──────── Data rows

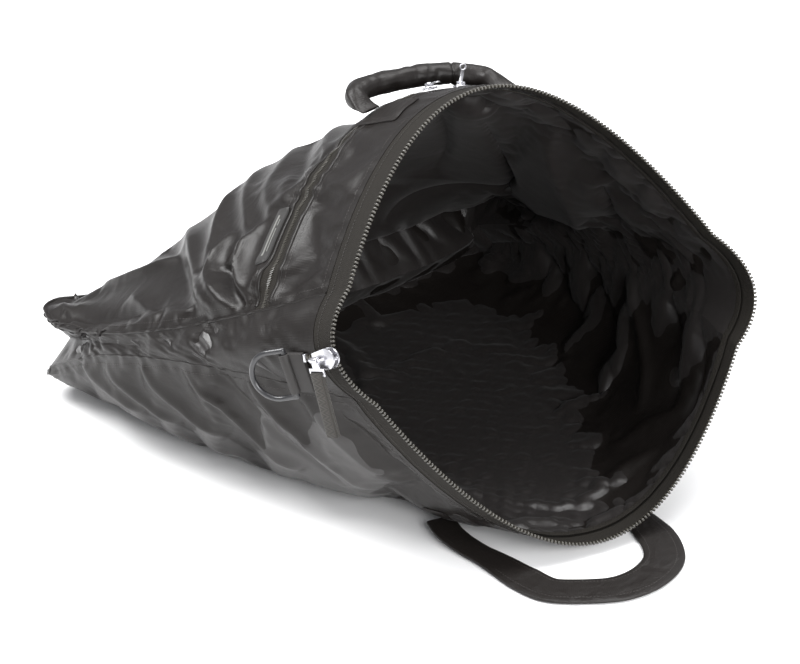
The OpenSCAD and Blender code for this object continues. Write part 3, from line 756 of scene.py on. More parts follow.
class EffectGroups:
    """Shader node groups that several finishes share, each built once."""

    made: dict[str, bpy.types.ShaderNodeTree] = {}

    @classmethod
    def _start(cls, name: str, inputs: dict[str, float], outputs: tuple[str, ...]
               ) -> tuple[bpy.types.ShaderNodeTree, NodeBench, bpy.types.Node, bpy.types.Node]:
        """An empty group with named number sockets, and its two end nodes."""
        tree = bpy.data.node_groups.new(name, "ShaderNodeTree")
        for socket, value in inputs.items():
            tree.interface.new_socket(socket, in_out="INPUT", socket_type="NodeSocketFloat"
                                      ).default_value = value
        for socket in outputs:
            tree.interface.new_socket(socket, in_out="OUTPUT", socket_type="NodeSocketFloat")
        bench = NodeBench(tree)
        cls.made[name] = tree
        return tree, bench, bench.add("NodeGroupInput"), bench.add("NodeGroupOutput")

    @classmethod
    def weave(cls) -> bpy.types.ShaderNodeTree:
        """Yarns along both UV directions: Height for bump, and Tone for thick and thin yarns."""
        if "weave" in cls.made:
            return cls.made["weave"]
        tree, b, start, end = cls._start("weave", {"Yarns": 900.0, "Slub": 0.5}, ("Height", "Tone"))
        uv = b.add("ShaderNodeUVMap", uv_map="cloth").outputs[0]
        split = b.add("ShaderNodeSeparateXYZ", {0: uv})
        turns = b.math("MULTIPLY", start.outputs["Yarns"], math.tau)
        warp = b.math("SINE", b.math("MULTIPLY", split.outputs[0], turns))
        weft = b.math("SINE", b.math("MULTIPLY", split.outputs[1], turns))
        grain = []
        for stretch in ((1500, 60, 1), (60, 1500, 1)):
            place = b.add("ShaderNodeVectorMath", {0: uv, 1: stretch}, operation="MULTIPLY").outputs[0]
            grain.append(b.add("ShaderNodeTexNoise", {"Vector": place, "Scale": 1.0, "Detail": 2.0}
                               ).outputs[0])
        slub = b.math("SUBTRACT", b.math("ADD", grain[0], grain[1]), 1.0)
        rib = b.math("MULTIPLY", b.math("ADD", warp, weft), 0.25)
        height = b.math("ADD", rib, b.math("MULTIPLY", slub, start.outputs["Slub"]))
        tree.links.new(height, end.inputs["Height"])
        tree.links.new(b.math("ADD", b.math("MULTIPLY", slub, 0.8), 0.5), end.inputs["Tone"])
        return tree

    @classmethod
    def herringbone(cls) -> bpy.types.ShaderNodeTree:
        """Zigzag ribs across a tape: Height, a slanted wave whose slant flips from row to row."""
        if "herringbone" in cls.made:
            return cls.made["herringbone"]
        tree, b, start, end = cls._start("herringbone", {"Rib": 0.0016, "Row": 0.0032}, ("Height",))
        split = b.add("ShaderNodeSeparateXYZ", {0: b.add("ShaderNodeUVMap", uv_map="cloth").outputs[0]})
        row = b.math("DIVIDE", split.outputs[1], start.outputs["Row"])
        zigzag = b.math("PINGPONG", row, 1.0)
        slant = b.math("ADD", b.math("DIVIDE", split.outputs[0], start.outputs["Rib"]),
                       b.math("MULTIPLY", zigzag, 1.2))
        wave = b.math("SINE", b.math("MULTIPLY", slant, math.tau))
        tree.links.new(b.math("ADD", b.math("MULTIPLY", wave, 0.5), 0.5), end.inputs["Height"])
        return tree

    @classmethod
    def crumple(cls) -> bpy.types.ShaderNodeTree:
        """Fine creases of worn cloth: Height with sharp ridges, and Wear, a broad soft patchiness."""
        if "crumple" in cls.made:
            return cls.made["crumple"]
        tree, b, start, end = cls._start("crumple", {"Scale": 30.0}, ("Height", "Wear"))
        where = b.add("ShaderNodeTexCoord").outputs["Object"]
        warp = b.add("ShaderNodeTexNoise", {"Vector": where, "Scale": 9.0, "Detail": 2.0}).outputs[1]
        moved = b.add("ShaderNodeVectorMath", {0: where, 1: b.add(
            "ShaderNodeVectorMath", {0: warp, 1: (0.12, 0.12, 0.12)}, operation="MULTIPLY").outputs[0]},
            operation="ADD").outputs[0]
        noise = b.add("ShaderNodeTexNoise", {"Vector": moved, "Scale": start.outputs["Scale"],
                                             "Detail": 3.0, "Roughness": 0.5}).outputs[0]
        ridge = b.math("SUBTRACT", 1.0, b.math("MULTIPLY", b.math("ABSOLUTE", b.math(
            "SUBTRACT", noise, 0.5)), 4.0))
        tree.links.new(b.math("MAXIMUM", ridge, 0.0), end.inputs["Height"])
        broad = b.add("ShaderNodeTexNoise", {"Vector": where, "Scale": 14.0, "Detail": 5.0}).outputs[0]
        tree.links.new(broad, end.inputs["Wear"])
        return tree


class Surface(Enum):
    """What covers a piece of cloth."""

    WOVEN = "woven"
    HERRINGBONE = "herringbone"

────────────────
──────── Data rows

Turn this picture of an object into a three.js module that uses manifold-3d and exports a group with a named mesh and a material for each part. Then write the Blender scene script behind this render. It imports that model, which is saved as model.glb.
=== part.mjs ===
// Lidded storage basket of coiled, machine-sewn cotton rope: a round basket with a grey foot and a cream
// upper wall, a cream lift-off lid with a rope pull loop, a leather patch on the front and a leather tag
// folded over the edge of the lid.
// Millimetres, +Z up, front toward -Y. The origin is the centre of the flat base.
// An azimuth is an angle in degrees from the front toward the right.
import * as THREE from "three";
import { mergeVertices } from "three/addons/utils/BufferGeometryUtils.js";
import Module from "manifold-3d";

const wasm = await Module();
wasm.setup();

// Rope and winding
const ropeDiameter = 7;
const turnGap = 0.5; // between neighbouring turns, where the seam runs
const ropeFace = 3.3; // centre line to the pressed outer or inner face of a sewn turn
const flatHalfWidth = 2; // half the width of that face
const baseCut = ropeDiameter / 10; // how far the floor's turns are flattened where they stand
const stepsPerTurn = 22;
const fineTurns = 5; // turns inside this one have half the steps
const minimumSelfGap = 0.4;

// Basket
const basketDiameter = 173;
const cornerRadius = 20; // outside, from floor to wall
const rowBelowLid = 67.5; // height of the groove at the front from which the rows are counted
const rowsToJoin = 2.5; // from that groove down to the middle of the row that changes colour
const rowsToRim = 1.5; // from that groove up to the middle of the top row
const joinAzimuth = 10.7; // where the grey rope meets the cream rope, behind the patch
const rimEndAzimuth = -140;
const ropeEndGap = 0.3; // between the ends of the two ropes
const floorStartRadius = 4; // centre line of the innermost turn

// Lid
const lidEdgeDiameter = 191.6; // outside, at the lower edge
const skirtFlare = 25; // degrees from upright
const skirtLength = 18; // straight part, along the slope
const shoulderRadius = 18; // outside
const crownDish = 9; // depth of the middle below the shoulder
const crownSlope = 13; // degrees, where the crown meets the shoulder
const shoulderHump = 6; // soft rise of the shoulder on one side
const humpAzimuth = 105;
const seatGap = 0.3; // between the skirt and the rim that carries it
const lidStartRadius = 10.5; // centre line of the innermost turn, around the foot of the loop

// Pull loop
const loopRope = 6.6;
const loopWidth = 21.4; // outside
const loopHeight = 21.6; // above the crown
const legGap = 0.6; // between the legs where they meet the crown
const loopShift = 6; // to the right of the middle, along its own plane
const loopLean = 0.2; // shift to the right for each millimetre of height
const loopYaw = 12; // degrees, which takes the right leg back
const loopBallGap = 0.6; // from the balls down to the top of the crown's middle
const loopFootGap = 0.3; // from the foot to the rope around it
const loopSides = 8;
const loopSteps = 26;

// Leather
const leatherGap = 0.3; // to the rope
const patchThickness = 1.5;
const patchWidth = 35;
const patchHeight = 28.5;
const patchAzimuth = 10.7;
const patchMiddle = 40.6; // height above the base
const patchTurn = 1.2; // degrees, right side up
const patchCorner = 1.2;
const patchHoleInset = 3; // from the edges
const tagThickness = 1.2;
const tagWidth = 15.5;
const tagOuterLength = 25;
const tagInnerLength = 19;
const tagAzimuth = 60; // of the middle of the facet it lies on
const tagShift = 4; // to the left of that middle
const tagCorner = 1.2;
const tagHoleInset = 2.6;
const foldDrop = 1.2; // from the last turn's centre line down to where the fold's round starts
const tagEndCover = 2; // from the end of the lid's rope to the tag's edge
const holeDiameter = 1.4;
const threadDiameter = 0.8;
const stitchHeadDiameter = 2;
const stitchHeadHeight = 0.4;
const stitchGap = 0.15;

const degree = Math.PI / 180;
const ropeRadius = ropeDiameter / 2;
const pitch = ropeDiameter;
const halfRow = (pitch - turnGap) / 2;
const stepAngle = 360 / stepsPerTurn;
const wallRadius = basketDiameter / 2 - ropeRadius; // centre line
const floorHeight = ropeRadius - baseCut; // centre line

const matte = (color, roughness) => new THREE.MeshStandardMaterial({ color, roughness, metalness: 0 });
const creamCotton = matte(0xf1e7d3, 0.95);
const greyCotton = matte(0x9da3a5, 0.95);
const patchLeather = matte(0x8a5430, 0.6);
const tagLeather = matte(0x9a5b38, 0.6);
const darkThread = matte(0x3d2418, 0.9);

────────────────
──────── Data rows

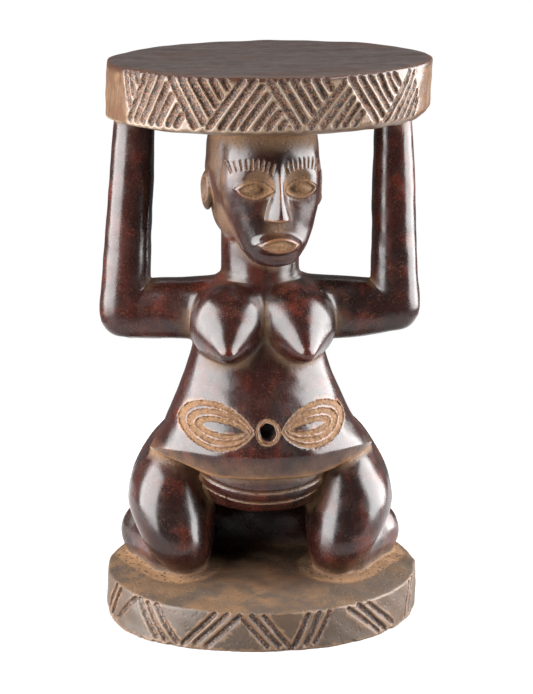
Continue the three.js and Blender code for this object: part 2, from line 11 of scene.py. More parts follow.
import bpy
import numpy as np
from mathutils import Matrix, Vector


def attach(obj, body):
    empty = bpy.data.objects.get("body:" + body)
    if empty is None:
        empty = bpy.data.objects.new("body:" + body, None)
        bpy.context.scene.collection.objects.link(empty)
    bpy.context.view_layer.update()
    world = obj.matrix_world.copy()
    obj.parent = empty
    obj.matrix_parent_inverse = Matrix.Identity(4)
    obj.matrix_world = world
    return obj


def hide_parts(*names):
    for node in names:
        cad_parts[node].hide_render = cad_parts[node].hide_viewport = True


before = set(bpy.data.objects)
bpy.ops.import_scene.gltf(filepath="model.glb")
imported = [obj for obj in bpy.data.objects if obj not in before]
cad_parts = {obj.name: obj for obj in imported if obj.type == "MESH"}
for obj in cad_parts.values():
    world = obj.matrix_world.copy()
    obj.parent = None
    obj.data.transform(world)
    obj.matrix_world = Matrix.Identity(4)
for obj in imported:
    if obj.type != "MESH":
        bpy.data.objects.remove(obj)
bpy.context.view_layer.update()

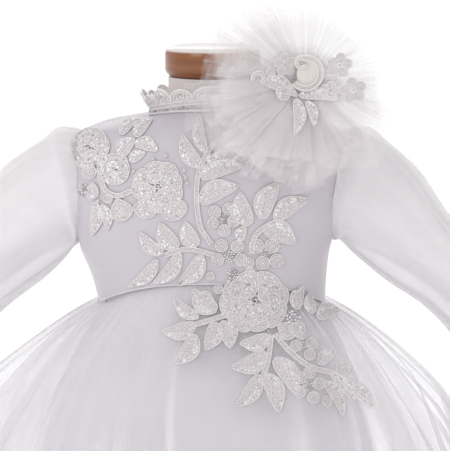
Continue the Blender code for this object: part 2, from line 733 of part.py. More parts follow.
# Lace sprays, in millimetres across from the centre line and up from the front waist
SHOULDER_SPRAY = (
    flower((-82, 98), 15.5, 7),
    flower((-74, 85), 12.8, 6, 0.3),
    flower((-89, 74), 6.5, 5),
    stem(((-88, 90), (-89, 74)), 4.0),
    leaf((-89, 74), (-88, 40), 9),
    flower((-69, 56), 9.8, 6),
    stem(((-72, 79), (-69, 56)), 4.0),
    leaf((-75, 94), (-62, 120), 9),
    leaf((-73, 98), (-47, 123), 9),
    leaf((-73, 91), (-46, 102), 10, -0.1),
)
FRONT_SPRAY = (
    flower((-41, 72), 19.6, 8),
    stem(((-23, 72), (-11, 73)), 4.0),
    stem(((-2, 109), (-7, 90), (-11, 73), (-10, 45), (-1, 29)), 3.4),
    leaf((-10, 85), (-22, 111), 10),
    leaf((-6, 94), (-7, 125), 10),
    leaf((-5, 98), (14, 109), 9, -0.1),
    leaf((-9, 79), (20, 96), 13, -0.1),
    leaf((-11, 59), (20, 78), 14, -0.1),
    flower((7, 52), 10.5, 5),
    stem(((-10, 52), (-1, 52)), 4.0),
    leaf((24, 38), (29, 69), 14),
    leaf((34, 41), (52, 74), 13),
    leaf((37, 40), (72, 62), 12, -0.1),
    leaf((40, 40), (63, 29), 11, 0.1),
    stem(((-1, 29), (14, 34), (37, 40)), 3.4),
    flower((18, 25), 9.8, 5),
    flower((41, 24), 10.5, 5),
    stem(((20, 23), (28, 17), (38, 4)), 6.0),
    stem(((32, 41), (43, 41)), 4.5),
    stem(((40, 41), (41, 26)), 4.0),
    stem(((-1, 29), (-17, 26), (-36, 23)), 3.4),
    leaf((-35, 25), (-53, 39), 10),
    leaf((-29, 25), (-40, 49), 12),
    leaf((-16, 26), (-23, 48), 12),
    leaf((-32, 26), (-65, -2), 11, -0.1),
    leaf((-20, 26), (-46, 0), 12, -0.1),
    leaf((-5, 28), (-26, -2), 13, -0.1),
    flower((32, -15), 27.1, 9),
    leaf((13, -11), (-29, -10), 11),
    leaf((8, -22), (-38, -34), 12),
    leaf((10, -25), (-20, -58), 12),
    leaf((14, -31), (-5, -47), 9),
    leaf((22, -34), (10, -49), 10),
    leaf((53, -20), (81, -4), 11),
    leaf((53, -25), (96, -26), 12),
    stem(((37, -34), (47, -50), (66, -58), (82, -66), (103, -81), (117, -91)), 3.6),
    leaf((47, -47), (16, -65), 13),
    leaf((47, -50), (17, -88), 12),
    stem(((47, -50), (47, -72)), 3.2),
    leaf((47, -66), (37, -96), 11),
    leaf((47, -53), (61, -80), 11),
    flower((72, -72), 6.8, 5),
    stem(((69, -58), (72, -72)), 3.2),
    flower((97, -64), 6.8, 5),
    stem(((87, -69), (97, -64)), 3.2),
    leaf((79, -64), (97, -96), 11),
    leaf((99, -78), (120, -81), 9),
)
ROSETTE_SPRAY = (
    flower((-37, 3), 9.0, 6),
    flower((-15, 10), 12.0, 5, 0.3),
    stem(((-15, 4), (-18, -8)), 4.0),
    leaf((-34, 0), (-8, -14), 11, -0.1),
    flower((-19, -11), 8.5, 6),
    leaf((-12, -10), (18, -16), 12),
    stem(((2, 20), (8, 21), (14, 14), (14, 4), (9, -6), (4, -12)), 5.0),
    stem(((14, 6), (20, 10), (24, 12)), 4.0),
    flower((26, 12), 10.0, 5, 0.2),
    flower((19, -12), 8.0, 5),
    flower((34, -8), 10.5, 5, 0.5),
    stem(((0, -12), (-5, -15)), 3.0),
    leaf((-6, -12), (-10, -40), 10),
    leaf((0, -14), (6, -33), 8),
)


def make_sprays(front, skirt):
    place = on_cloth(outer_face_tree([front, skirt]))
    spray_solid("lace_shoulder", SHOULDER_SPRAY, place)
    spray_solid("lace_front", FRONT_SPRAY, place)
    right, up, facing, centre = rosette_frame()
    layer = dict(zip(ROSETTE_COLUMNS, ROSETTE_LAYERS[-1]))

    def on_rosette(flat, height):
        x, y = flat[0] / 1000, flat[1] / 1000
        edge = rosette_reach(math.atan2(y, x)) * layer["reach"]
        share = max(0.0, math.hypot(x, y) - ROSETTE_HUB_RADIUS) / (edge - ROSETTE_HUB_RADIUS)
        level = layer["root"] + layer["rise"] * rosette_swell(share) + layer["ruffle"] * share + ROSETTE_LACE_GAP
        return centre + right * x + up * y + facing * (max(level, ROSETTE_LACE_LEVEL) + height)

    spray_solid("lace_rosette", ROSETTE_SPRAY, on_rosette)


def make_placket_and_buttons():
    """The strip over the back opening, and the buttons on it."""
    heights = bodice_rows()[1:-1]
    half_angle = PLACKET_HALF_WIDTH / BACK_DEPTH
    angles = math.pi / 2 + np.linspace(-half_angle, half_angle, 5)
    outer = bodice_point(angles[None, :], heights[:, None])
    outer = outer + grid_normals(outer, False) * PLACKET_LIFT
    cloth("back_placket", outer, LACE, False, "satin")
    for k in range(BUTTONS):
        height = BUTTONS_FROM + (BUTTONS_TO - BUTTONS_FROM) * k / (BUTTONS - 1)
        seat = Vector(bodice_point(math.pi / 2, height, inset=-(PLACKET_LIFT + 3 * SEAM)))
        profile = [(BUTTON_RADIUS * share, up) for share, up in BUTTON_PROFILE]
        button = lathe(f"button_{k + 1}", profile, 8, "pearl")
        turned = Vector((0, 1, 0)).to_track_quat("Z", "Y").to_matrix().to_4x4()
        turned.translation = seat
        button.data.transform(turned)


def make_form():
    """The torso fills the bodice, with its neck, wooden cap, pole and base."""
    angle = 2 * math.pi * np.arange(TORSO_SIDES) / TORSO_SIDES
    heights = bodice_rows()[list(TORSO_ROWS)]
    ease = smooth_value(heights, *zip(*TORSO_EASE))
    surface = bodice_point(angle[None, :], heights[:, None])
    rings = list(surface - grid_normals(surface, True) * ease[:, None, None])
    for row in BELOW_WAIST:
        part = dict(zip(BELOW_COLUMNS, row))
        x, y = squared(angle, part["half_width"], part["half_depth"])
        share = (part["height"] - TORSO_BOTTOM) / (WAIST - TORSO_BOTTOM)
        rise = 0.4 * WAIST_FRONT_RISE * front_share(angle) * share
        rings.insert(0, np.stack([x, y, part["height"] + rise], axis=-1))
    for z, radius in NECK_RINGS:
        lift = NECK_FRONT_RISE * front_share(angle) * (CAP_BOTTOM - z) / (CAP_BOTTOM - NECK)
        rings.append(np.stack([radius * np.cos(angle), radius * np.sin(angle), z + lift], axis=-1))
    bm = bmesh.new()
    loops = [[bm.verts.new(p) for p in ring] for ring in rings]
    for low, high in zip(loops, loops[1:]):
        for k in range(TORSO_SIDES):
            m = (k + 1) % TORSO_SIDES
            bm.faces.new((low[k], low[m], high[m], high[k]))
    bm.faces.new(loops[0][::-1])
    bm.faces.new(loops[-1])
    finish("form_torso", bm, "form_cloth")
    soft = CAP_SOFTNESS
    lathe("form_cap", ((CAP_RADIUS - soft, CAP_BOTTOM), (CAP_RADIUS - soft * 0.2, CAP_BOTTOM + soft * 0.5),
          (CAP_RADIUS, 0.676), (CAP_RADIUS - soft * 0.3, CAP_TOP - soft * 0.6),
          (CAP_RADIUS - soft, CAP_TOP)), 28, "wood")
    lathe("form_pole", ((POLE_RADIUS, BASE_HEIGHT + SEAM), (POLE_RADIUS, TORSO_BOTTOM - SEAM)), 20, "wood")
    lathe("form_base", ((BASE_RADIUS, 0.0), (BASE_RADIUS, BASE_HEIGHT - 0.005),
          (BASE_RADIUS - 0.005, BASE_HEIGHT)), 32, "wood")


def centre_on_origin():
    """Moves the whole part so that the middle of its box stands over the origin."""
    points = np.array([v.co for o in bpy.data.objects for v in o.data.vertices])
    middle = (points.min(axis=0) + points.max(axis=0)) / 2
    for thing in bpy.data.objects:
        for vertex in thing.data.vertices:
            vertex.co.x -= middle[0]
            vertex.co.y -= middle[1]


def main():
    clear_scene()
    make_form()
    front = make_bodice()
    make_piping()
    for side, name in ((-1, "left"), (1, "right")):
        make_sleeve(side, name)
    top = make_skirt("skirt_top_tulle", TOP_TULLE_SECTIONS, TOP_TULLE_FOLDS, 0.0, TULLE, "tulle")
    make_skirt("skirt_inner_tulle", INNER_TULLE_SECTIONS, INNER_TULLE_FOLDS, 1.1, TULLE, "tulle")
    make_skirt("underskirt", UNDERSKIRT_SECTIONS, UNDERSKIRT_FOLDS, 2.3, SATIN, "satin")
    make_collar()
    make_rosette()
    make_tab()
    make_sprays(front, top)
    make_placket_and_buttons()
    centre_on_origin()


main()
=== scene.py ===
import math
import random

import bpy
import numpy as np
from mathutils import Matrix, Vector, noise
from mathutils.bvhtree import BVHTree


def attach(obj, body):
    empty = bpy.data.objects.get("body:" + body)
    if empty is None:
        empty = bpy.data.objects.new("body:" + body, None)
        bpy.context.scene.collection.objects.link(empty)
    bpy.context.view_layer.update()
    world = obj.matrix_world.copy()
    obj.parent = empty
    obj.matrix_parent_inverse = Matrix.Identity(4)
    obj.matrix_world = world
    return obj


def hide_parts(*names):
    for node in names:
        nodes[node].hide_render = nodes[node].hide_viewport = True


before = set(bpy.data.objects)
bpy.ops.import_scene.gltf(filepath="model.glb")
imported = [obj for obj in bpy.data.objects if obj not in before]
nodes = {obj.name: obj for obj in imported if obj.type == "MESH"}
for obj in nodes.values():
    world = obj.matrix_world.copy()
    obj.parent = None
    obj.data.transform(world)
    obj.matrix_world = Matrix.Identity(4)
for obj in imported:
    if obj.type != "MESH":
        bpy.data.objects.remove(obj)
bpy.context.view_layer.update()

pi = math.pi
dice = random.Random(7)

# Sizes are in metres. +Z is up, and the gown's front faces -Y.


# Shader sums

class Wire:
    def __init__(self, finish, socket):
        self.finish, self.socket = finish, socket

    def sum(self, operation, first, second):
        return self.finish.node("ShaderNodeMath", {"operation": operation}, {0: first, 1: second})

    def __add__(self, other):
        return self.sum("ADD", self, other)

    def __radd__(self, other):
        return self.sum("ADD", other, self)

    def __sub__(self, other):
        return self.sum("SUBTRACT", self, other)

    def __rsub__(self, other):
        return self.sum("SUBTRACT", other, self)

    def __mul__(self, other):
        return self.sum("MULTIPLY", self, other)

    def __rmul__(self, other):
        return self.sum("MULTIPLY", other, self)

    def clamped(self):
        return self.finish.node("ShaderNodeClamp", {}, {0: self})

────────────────

Exercise aim: What is wanted is an exact copy of the lines from the line containing "points = np.array([v.co" to the line containing "# Shader sums", both lines included, and of no other line.

Task solution:
    points = np.array([v.co for o in bpy.data.objects for v in o.data.vertices])
    middle = (points.min(axis=0) + points.max(axis=0)) / 2
    for thing in bpy.data.objects:
        for vertex in thing.data.vertices:
            vertex.co.x -= middle[0]
            vertex.co.y -= middle[1]


def main():
    clear_scene()
    make_form()
    front = make_bodice()
    make_piping()
    for side, name in ((-1, "left"), (1, "right")):
        make_sleeve(side, name)
    top = make_skirt("skirt_top_tulle", TOP_TULLE_SECTIONS, TOP_TULLE_FOLDS, 0.0, TULLE, "tulle")
    make_skirt("skirt_inner_tulle", INNER_TULLE_SECTIONS, INNER_TULLE_FOLDS, 1.1, TULLE, "tulle")
    make_skirt("underskirt", UNDERSKIRT_SECTIONS, UNDERSKIRT_FOLDS, 2.3, SATIN, "satin")
    make_collar()
    make_rosette()
    make_tab()
    make_sprays(front, top)
    make_placket_and_buttons()
    centre_on_origin()


main()
=== scene.py ===
import math
import random

import bpy
import numpy as np
from mathutils import Matrix, Vector, noise
from mathutils.bvhtree import BVHTree


def attach(obj, body):
    empty = bpy.data.objects.get("body:" + body)
    if empty is None:
        empty = bpy.data.objects.new("body:" + body, None)
        bpy.context.scene.collection.objects.link(empty)
    bpy.context.view_layer.update()
    world = obj.matrix_world.copy()
    obj.parent = empty
    obj.matrix_parent_inverse = Matrix.Identity(4)
    obj.matrix_world = world
    return obj


def hide_parts(*names):
    for node in names:
        nodes[node].hide_render = nodes[node].hide_viewport = True


before = set(bpy.data.objects)
bpy.ops.import_scene.gltf(filepath="model.glb")
imported = [obj for obj in bpy.data.objects if obj not in before]
nodes = {obj.name: obj for obj in imported if obj.type == "MESH"}
for obj in nodes.values():
    world = obj.matrix_world.copy()
    obj.parent = None
    obj.data.transform(world)
    obj.matrix_world = Matrix.Identity(4)
for obj in imported:
    if obj.type != "MESH":
        bpy.data.objects.remove(obj)
bpy.context.view_layer.update()

pi = math.pi
dice = random.Random(7)

# Sizes are in metres. +Z is up, and the gown's front faces -Y.


# Shader sums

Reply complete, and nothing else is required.